» **GIVEN DATA**:
^^^^^^^^
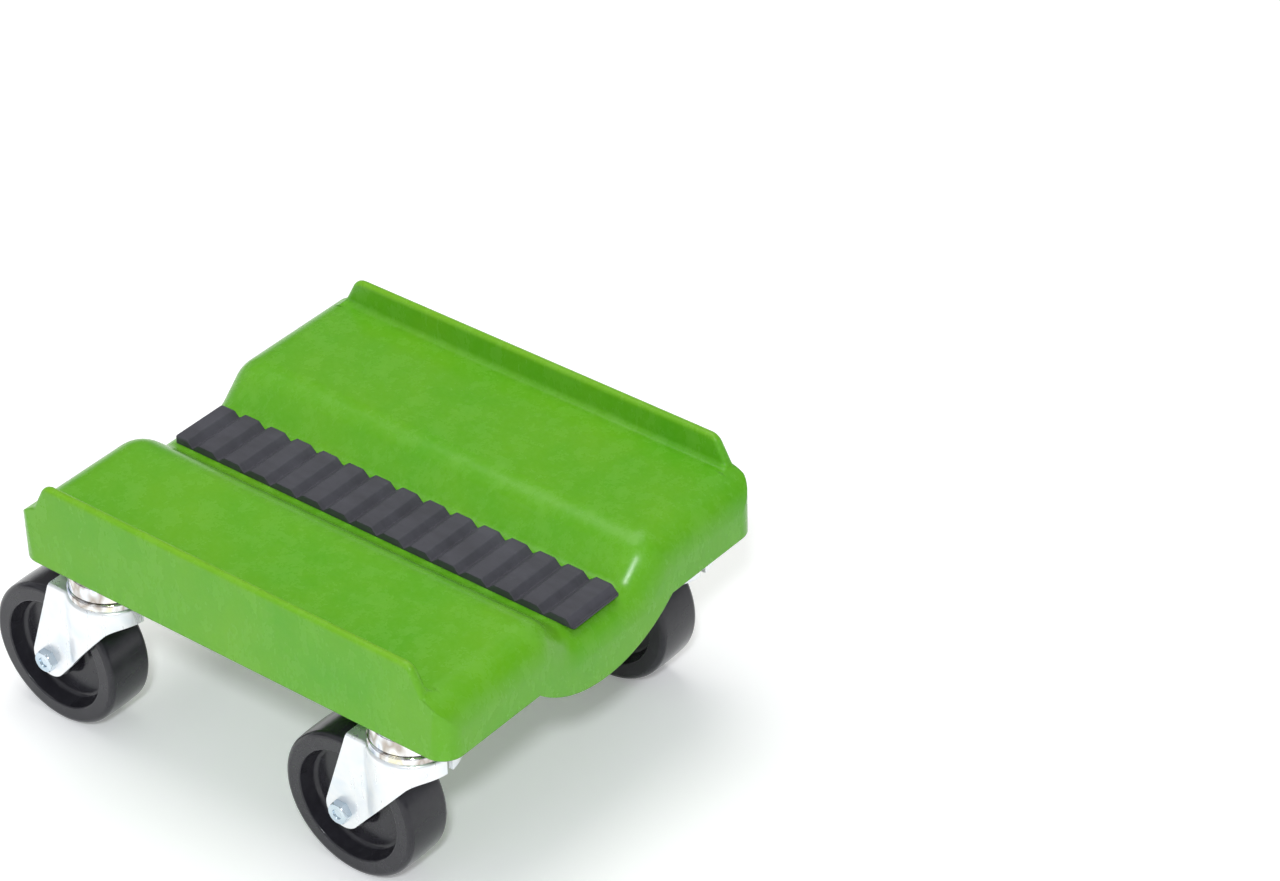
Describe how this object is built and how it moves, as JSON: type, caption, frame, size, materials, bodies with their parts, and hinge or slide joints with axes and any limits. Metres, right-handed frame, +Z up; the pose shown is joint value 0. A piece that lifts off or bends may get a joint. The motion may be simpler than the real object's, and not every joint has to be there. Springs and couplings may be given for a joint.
{
  "type": "ski dolly",
  "caption": "Low four-caster dolly with a moulded deck, a grooved rubber-lined channel between two ledges and raised edge lips, on swivelling hard wheels.",
  "frame": {"origin": "on the floor under the centre of the footprint, with all four casters trailing towards -X", "axes": "+X along the channel and the deck's long side, +Y across the deck, +Z up"},
  "size_m": [0.2906, 0.223, 0.1435],
  "materials": {
    "deck_plastic": "satin moulded polypropylene, fine texture",
    "strip_rubber": "matt black rubber",
    "wheel_plastic": "glossy hard black",
    "zinc_steel": "bright zinc plate",
    "ball_steel": "polished",
    "insert_brass": "plain"
  },
  "bodies": {
    "deck": {"deck_shell": "deck_plastic", "grip_strip": "strip_rubber", "stem_inserts": "insert_brass", "stem_front_left": "zinc_steel", "king_washer_front_left": "zinc_steel", "upper_race_front_left": "zinc_steel", "race_balls_front_left": "ball_steel", "stem_front_right": "zinc_steel", "king_washer_front_right": "zinc_steel", "upper_race_front_right": "zinc_steel", "race_balls_front_right": "ball_steel", "stem_rear_left": "zinc_steel", "king_washer_rear_left": "zinc_steel", "upper_race_rear_left": "zinc_steel", "race_balls_rear_left": "ball_steel", "stem_rear_right": "zinc_steel", "king_washer_rear_right": "zinc_steel", "upper_race_rear_right": "zinc_steel", "race_balls_rear_right": "ball_steel"},
    "fork_front_left": {"fork_front_left": "zinc_steel", "lower_race_front_left": "zinc_steel", "axle_sleeve_front_left": "zinc_steel", "axle_bolt_front_left": "zinc_steel", "axle_nut_front_left": "zinc_steel"},
    "wheel_front_left": {"wheel_front_left": "wheel_plastic"},
    "fork_front_right": {"fork_front_right": "zinc_steel", "lower_race_front_right": "zinc_steel", "axle_sleeve_front_right": "zinc_steel", "axle_bolt_front_right": "zinc_steel", "axle_nut_front_right": "zinc_steel"},
    "wheel_front_right": {"wheel_front_right": "wheel_plastic"},
    "fork_rear_left": {"fork_rear_left": "zinc_steel", "lower_race_rear_left": "zinc_steel", "axle_sleeve_rear_left": "zinc_steel", "axle_bolt_rear_left": "zinc_steel", "axle_nut_rear_left": "zinc_steel"},
    "wheel_rear_left": {"wheel_rear_left": "wheel_plastic"},
    "fork_rear_right": {"fork_rear_right": "zinc_steel", "lower_race_rear_right": "zinc_steel", "axle_sleeve_rear_right": "zinc_steel", "axle_bolt_rear_right": "zinc_steel", "axle_nut_rear_right": "zinc_steel"},
    "wheel_rear_right": {"wheel_rear_right": "wheel_plastic"}
  },
  "joints": [
    {"name": "swivel_front_left", "type": "hinge", "parent": "deck", "child": "fork_front_left", "pos_m": [-0.0767, -0.09, 0.0845], "axis": [0, 0, 1], "continuous": true},
    {"name": "roll_front_left", "type": "hinge", "parent": "fork_front_left", "child": "wheel_front_left", "pos_m": [-0.1072, -0.09, 0.0381], "axis": [0, 1, 0], "continuous": true},
    {"name": "swivel_front_right", "type": "hinge", "parent": "deck", "child": "fork_front_right", "pos_m": [0.1073, -0.09, 0.0845], "axis": [0, 0, 1], "continuous": true},
    {"name": "roll_front_right", "type": "hinge", "parent": "fork_front_right", "child": "wheel_front_right", "pos_m": [0.0768, -0.09, 0.0381], "axis": [0, 1, 0], "continuous": true},
    {"name": "swivel_rear_left", "type": "hinge", "parent": "deck", "child": "fork_rear_left", "pos_m": [-0.0767, 0.09, 0.0845], "axis": [0, 0, 1], "continuous": true},
    {"name": "roll_rear_left", "type": "hinge", "parent": "fork_rear_left", "child": "wheel_rear_left", "pos_m": [-0.1072, 0.09, 0.0381], "axis": [0, 1, 0], "continuous": true},
    {"name": "swivel_rear_right", "type": "hinge", "parent": "deck", "child": "fork_rear_right", "pos_m": [0.1073, 0.09, 0.0845], "axis": [0, 0, 1], "continuous": true},
    {"name": "roll_rear_right", "type": "hinge", "parent": "fork_rear_right", "child": "wheel_rear_right", "pos_m": [0.0768, 0.09, 0.0381], "axis": [0, 1, 0], "continuous": true}
  ]
}
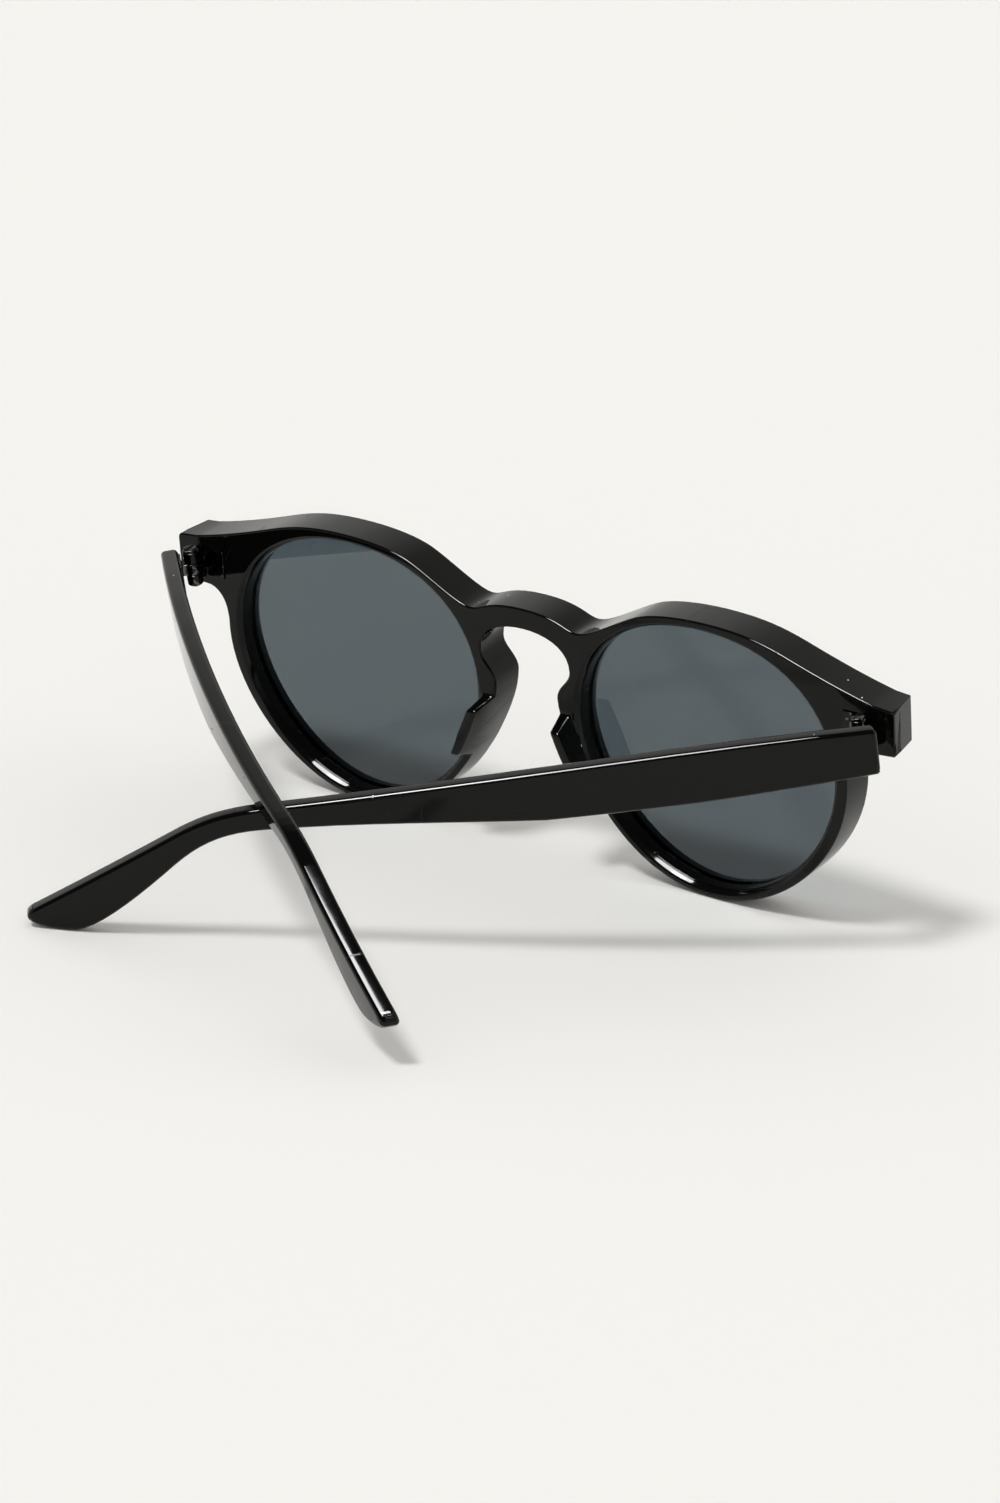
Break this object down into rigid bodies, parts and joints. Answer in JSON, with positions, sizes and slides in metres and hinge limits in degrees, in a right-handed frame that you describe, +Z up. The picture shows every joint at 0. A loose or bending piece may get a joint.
^^^^^^^^
» **EXERCISE OBJECTIVE**: Take the data above and return it exactly.

» **RESULT FOR THIS EXERCISE**:
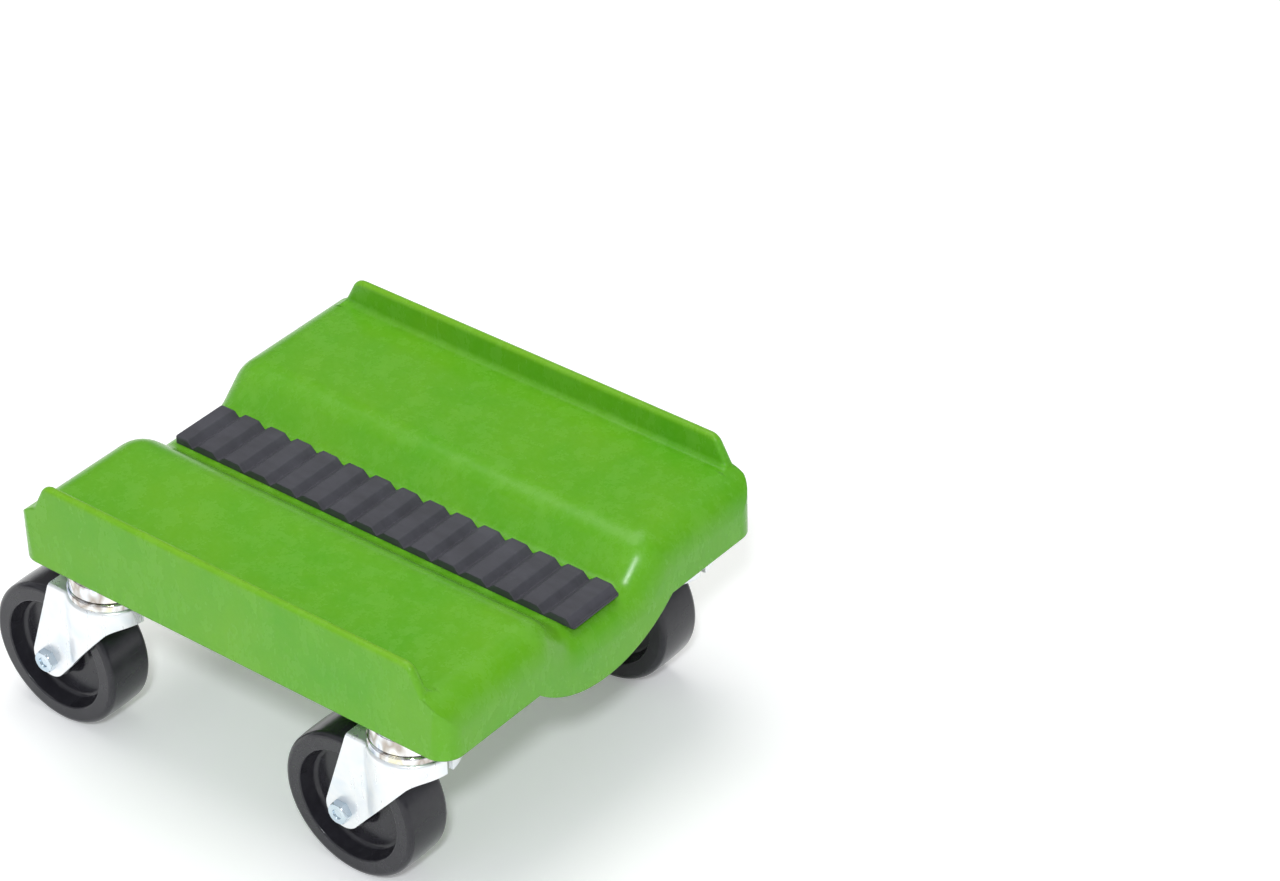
Describe how this object is built and how it moves, as JSON: type, caption, frame, size, materials, bodies with their parts, and hinge or slide joints with axes and any limits. Metres, right-handed frame, +Z up; the pose shown is joint value 0. A piece that lifts off or bends may get a joint. The motion may be simpler than the real object's, and not every joint has to be there. Springs and couplings may be given for a joint.
{
  "type": "ski dolly",
  "caption": "Low four-caster dolly with a moulded deck, a grooved rubber-lined channel between two ledges and raised edge lips, on swivelling hard wheels.",
  "frame": {"origin": "on the floor under the centre of the footprint, with all four casters trailing towards -X", "axes": "+X along the channel and the deck's long side, +Y across the deck, +Z up"},
  "size_m": [0.2906, 0.223, 0.1435],
  "materials": {
    "deck_plastic": "satin moulded polypropylene, fine texture",
    "strip_rubber": "matt black rubber",
    "wheel_plastic": "glossy hard black",
    "zinc_steel": "bright zinc plate",
    "ball_steel": "polished",
    "insert_brass": "plain"
  },
  "bodies": {
    "deck": {"deck_shell": "deck_plastic", "grip_strip": "strip_rubber", "stem_inserts": "insert_brass", "stem_front_left": "zinc_steel", "king_washer_front_left": "zinc_steel", "upper_race_front_left": "zinc_steel", "race_balls_front_left": "ball_steel", "stem_front_right": "zinc_steel", "king_washer_front_right": "zinc_steel", "upper_race_front_right": "zinc_steel", "race_balls_front_right": "ball_steel", "stem_rear_left": "zinc_steel", "king_washer_rear_left": "zinc_steel", "upper_race_rear_left": "zinc_steel", "race_balls_rear_left": "ball_steel", "stem_rear_right": "zinc_steel", "king_washer_rear_right": "zinc_steel", "upper_race_rear_right": "zinc_steel", "race_balls_rear_right": "ball_steel"},
    "fork_front_left": {"fork_front_left": "zinc_steel", "lower_race_front_left": "zinc_steel", "axle_sleeve_front_left": "zinc_steel", "axle_bolt_front_left": "zinc_steel", "axle_nut_front_left": "zinc_steel"},
    "wheel_front_left": {"wheel_front_left": "wheel_plastic"},
    "fork_front_right": {"fork_front_right": "zinc_steel", "lower_race_front_right": "zinc_steel", "axle_sleeve_front_right": "zinc_steel", "axle_bolt_front_right": "zinc_steel", "axle_nut_front_right": "zinc_steel"},
    "wheel_front_right": {"wheel_front_right": "wheel_plastic"},
    "fork_rear_left": {"fork_rear_left": "zinc_steel", "lower_race_rear_left": "zinc_steel", "axle_sleeve_rear_left": "zinc_steel", "axle_bolt_rear_left": "zinc_steel", "axle_nut_rear_left": "zinc_steel"},
    "wheel_rear_left": {"wheel_rear_left": "wheel_plastic"},
    "fork_rear_right": {"fork_rear_right": "zinc_steel", "lower_race_rear_right": "zinc_steel", "axle_sleeve_rear_right": "zinc_steel", "axle_bolt_rear_right": "zinc_steel", "axle_nut_rear_right": "zinc_steel"},
    "wheel_rear_right": {"wheel_rear_right": "wheel_plastic"}
  },
  "joints": [
    {"name": "swivel_front_left", "type": "hinge", "parent": "deck", "child": "fork_front_left", "pos_m": [-0.0767, -0.09, 0.0845], "axis": [0, 0, 1], "continuous": true},
    {"name": "roll_front_left", "type": "hinge", "parent": "fork_front_left", "child": "wheel_front_left", "pos_m": [-0.1072, -0.09, 0.0381], "axis": [0, 1, 0], "continuous": true},
    {"name": "swivel_front_right", "type": "hinge", "parent": "deck", "child": "fork_front_right", "pos_m": [0.1073, -0.09, 0.0845], "axis": [0, 0, 1], "continuous": true},
    {"name": "roll_front_right", "type": "hinge", "parent": "fork_front_right", "child": "wheel_front_right", "pos_m": [0.0768, -0.09, 0.0381], "axis": [0, 1, 0], "continuous": true},
    {"name": "swivel_rear_left", "type": "hinge", "parent": "deck", "child": "fork_rear_left", "pos_m": [-0.0767, 0.09, 0.0845], "axis": [0, 0, 1], "continuous": true},
    {"name": "roll_rear_left", "type": "hinge", "parent": "fork_rear_left", "child": "wheel_rear_left", "pos_m": [-0.1072, 0.09, 0.0381], "axis": [0, 1, 0], "continuous": true},
    {"name": "swivel_rear_right", "type": "hinge", "parent": "deck", "child": "fork_rear_right", "pos_m": [0.1073, 0.09, 0.0845], "axis": [0, 0, 1], "continuous": true},
    {"name": "roll_rear_right", "type": "hinge", "parent": "fork_rear_right", "child": "wheel_rear_right", "pos_m": [0.0768, 0.09, 0.0381], "axis": [0, 1, 0], "continuous": true}
  ]
}
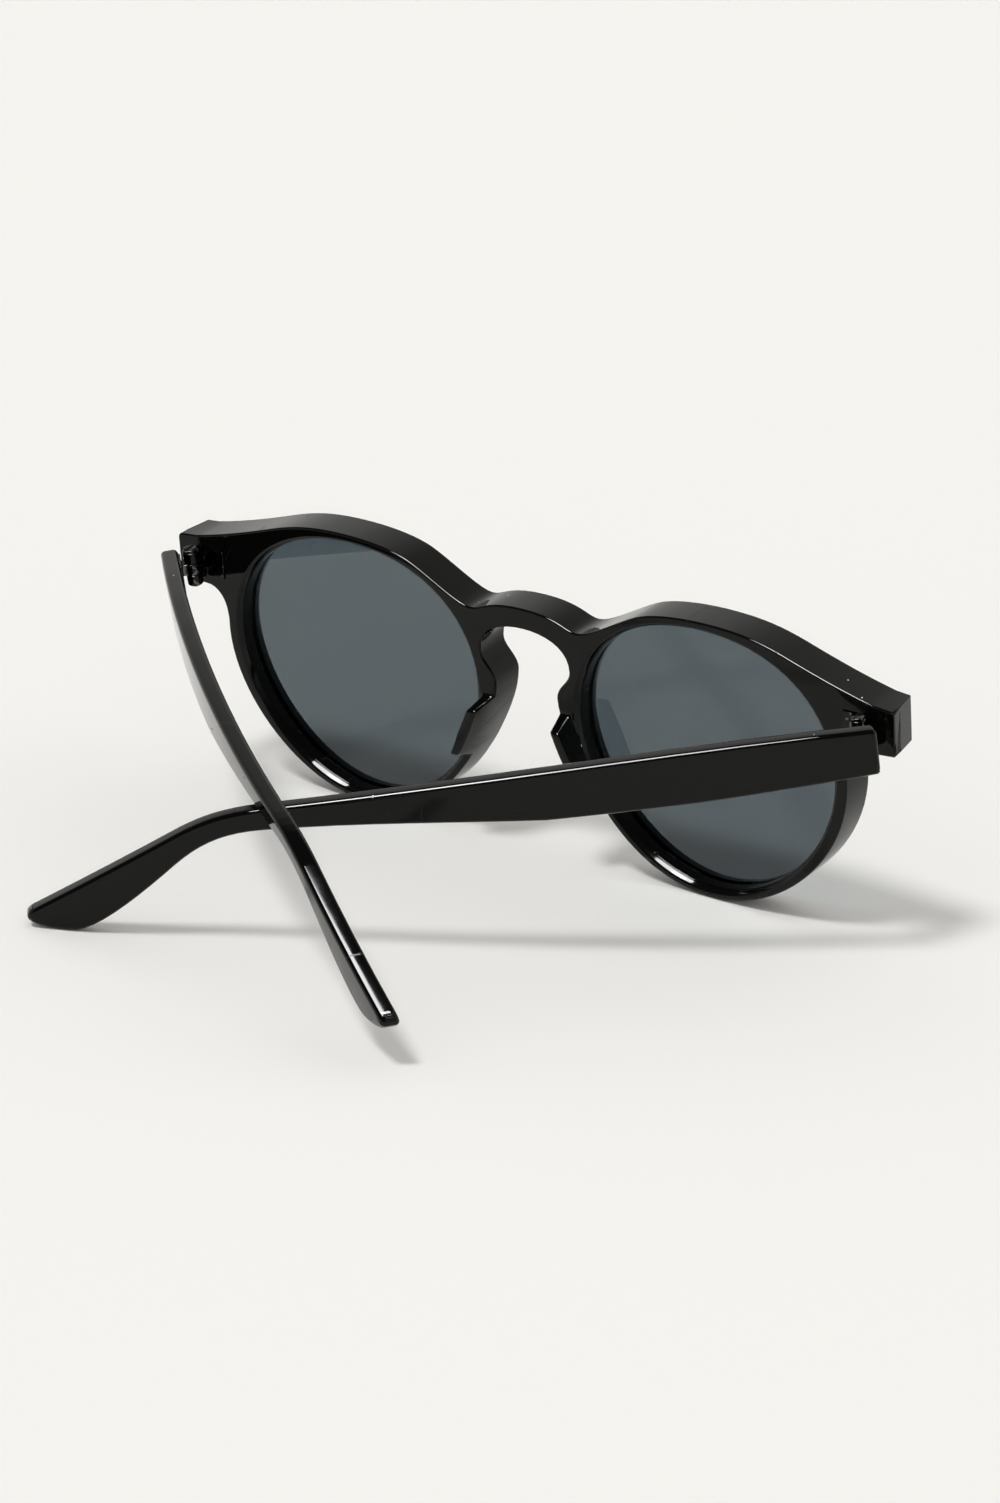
Break this object down into rigid bodies, parts and joints. Answer in JSON, with positions, sizes and slides in metres and hinge limits in degrees, in a right-handed frame that you describe, +Z up. The picture shows every joint at 0. A loose or bending piece may get a joint.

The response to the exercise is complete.